- [GIVEN INFORMATION]:
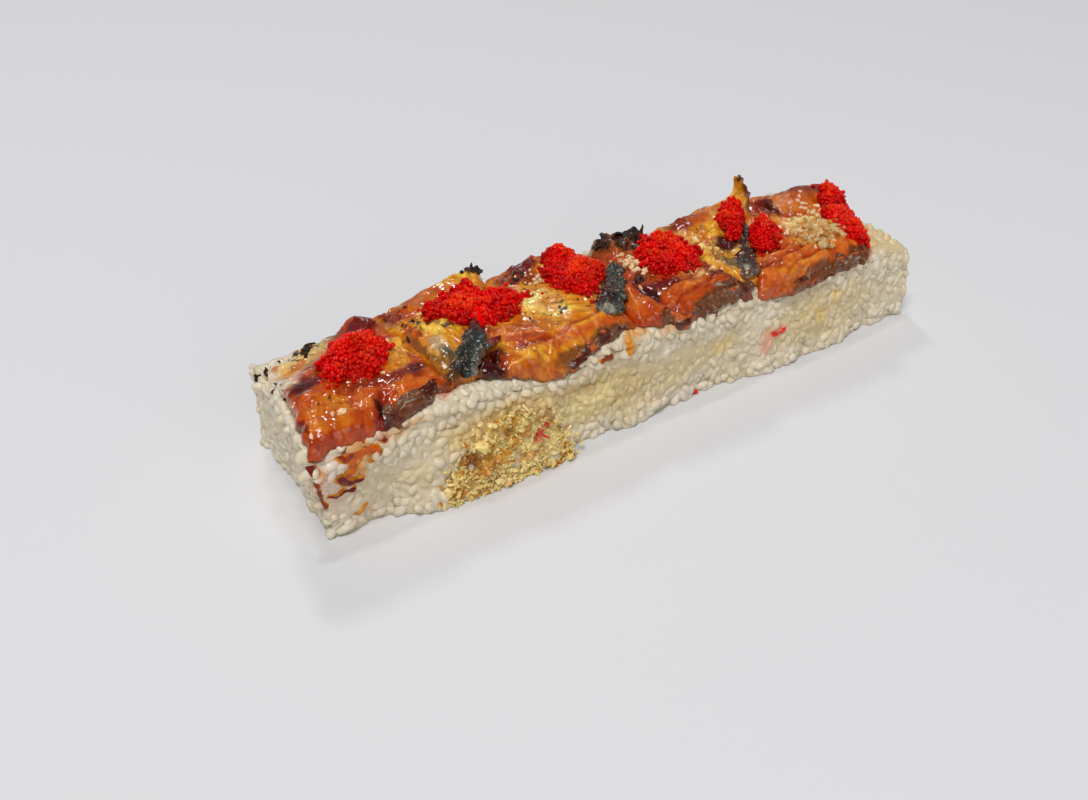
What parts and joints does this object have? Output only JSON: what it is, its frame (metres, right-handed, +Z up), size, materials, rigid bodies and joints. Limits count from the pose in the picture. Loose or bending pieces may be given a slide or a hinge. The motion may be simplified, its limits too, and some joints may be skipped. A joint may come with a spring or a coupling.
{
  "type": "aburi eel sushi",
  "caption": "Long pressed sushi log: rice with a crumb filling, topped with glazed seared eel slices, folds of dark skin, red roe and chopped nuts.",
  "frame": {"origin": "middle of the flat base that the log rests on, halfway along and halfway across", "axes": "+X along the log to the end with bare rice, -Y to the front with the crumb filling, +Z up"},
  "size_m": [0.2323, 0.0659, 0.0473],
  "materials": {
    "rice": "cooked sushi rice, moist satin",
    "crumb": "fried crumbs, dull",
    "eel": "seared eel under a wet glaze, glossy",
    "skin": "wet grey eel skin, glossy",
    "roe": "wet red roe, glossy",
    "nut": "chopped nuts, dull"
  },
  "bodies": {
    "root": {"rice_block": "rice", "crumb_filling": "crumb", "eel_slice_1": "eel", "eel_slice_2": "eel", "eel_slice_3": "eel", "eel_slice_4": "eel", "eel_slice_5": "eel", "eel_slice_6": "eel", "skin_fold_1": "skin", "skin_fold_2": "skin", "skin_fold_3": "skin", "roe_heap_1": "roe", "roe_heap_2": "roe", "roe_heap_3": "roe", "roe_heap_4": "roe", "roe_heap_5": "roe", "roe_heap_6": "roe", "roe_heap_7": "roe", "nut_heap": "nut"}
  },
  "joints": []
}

- [EXERCISE DESCRIPTION]: Repeat the lines above exactly.

- [EXPECTED OUTPUT]:
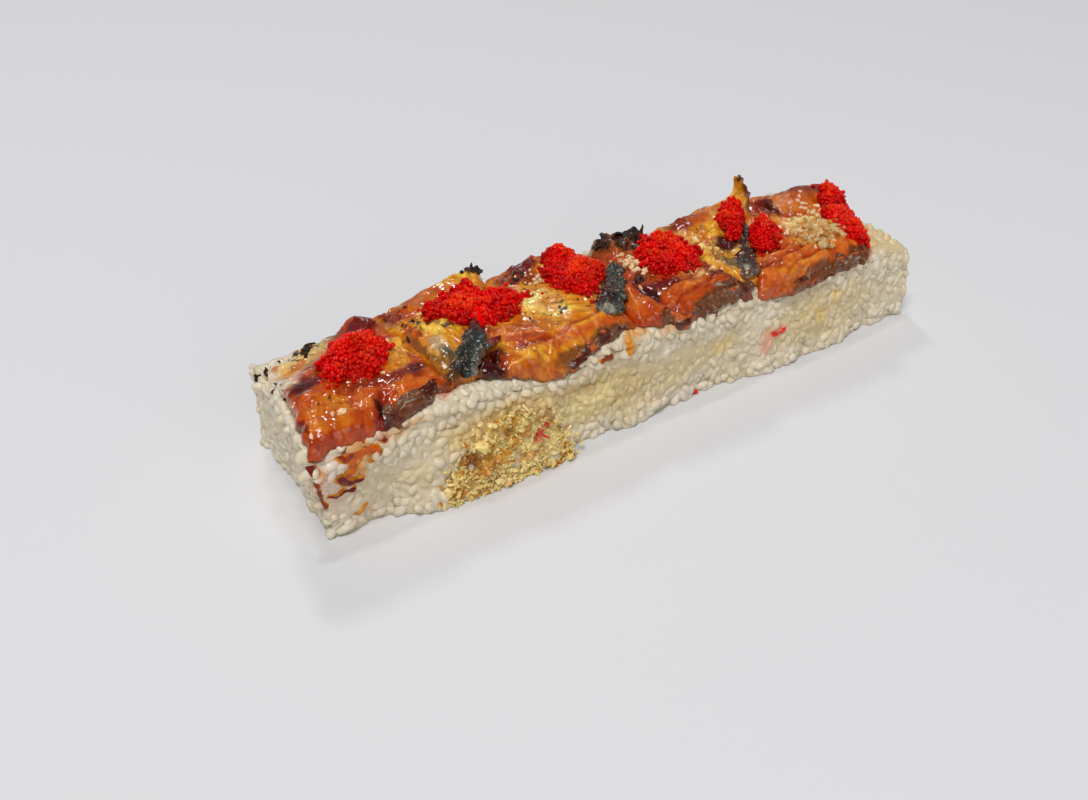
What parts and joints does this object have? Output only JSON: what it is, its frame (metres, right-handed, +Z up), size, materials, rigid bodies and joints. Limits count from the pose in the picture. Loose or bending pieces may be given a slide or a hinge. The motion may be simplified, its limits too, and some joints may be skipped. A joint may come with a spring or a coupling.
{
  "type": "aburi eel sushi",
  "caption": "Long pressed sushi log: rice with a crumb filling, topped with glazed seared eel slices, folds of dark skin, red roe and chopped nuts.",
  "frame": {"origin": "middle of the flat base that the log rests on, halfway along and halfway across", "axes": "+X along the log to the end with bare rice, -Y to the front with the crumb filling, +Z up"},
  "size_m": [0.2323, 0.0659, 0.0473],
  "materials": {
    "rice": "cooked sushi rice, moist satin",
    "crumb": "fried crumbs, dull",
    "eel": "seared eel under a wet glaze, glossy",
    "skin": "wet grey eel skin, glossy",
    "roe": "wet red roe, glossy",
    "nut": "chopped nuts, dull"
  },
  "bodies": {
    "root": {"rice_block": "rice", "crumb_filling": "crumb", "eel_slice_1": "eel", "eel_slice_2": "eel", "eel_slice_3": "eel", "eel_slice_4": "eel", "eel_slice_5": "eel", "eel_slice_6": "eel", "skin_fold_1": "skin", "skin_fold_2": "skin", "skin_fold_3": "skin", "roe_heap_1": "roe", "roe_heap_2": "roe", "roe_heap_3": "roe", "roe_heap_4": "roe", "roe_heap_5": "roe", "roe_heap_6": "roe", "roe_heap_7": "roe", "nut_heap": "nut"}
  },
  "joints": []
}